MANILA - The Commission on Elections (Comelec) on Wednesday said it needs an additional P2.5 billion to implement a Senate proposal to use projectors during the counting of ballots in the 2022 elections.
Lawmakers have been eyeing the use of projectors and bar code scanners in the next presidential polls for a more transparent vote-counting.
"Kailangan talaga mag-lease tayo ng bago [machines] if we implement the automated manual counting," Comelec Commissioner Mario Casquejo told the Senate Committee on Electoral Reforms.
The proposal involves the purchase of new machines, including hand-held scanners that will be used to bar or QR codes on every ballot, and projectors that will be used to flash digital tally sheets.
The vote counting machines used in the 2019 midterm polls cannot be used to project the tallying of votes due to the equipment's small screen, Casquejo said.
The P2.5 billion is on top of the Comelec's P24-billion budget proposal, he said.
"I don't know if the Department of Budget and Management (DBM) will give the Comelec that budget," the election commissioner said.
If the DBM cuts the Comelec's proposed budget in half, election officers may have to manually count votes should lawmakers insist on showing the public the actual tallying of votes, he said.
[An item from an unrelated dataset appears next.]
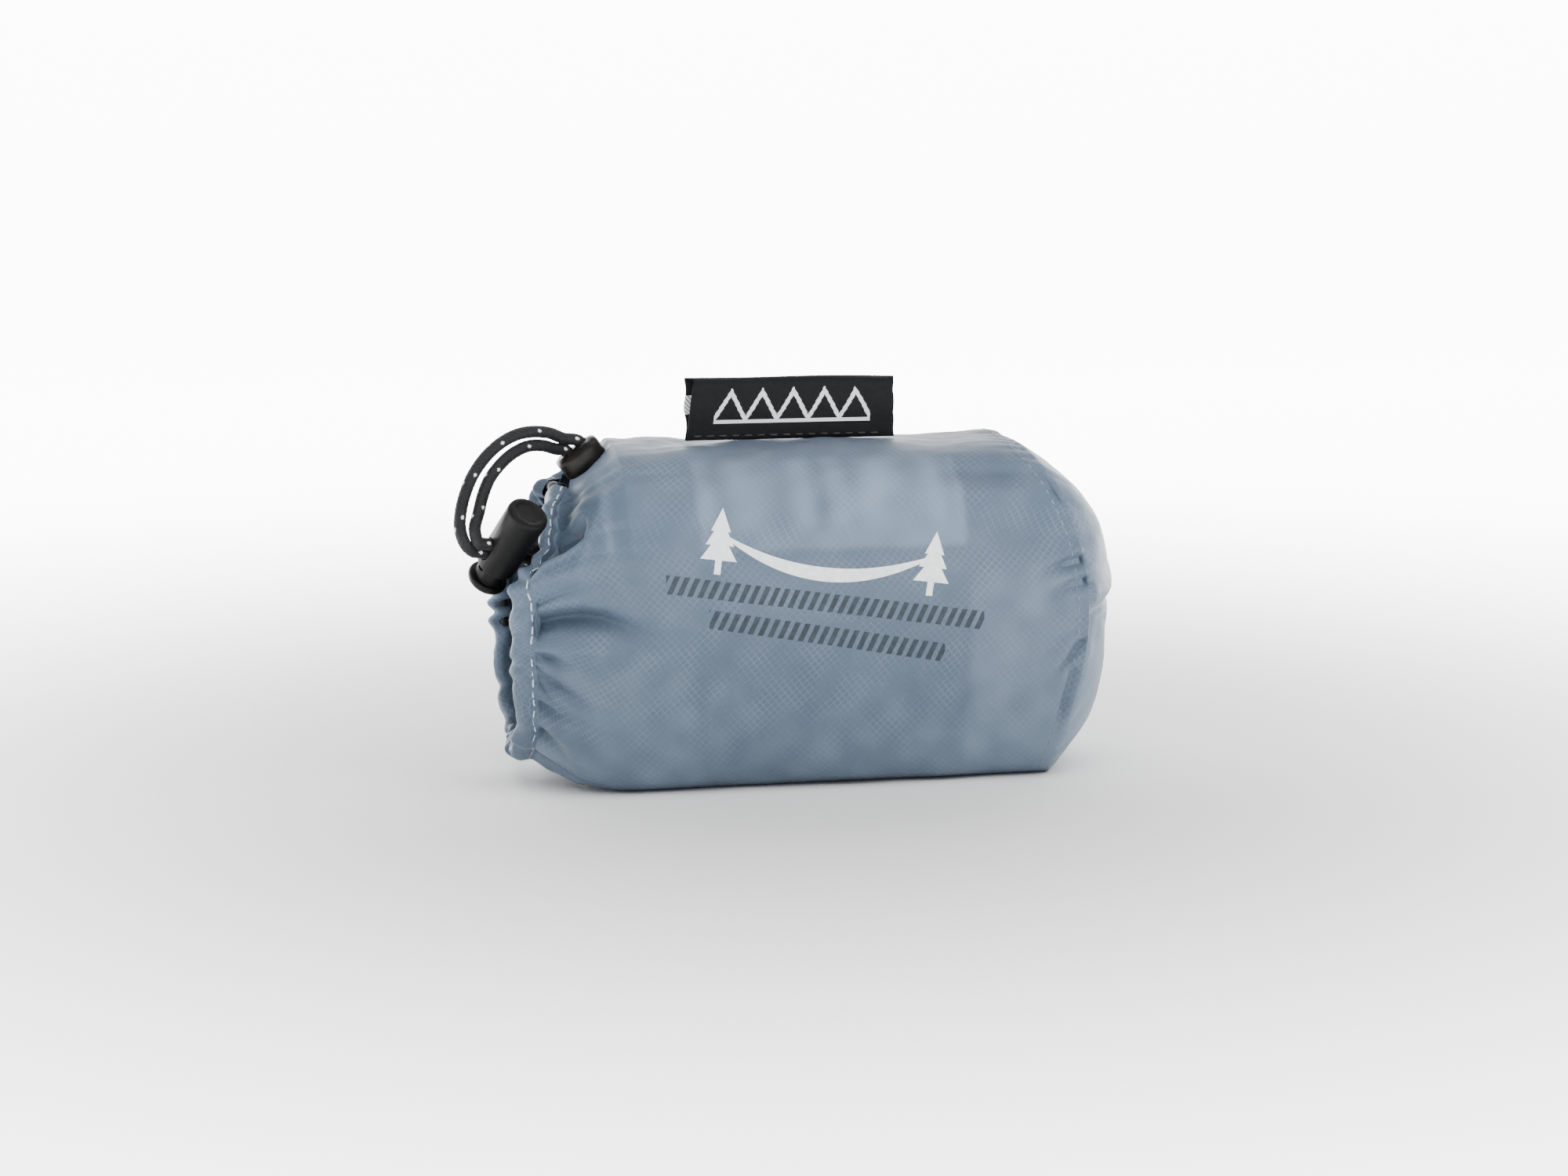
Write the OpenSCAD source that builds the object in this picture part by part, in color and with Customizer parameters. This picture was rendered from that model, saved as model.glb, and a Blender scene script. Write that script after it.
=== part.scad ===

Casquejo said the P24-billion budget also involves the purchase of new vote counting machines.
"If we reuse the vote counting machines that we used in 2019, we have to refurbish it, recondition it, repair it and we have to enhance the software," he said.
"It will cost half of the P24 billion that will be needed," he added.
Senate Committee on Electoral Reforms chair Imee Marcos said that the amount "doesn't seem to be a big cost for democracy," but should also be reviewed as the government prioritizes funding health and economic programs to address the coronavirus disease 2019 (COVID-19) crisis.
"I asked about the feasibility of funding a hybrid election system for the next elections because we, in Senate, do not want to pass legislation that will only end up as an unfunded law," she said.
The Senate initially planned to test the hybrid system in May, but the plan was cancelled due to the pandemic.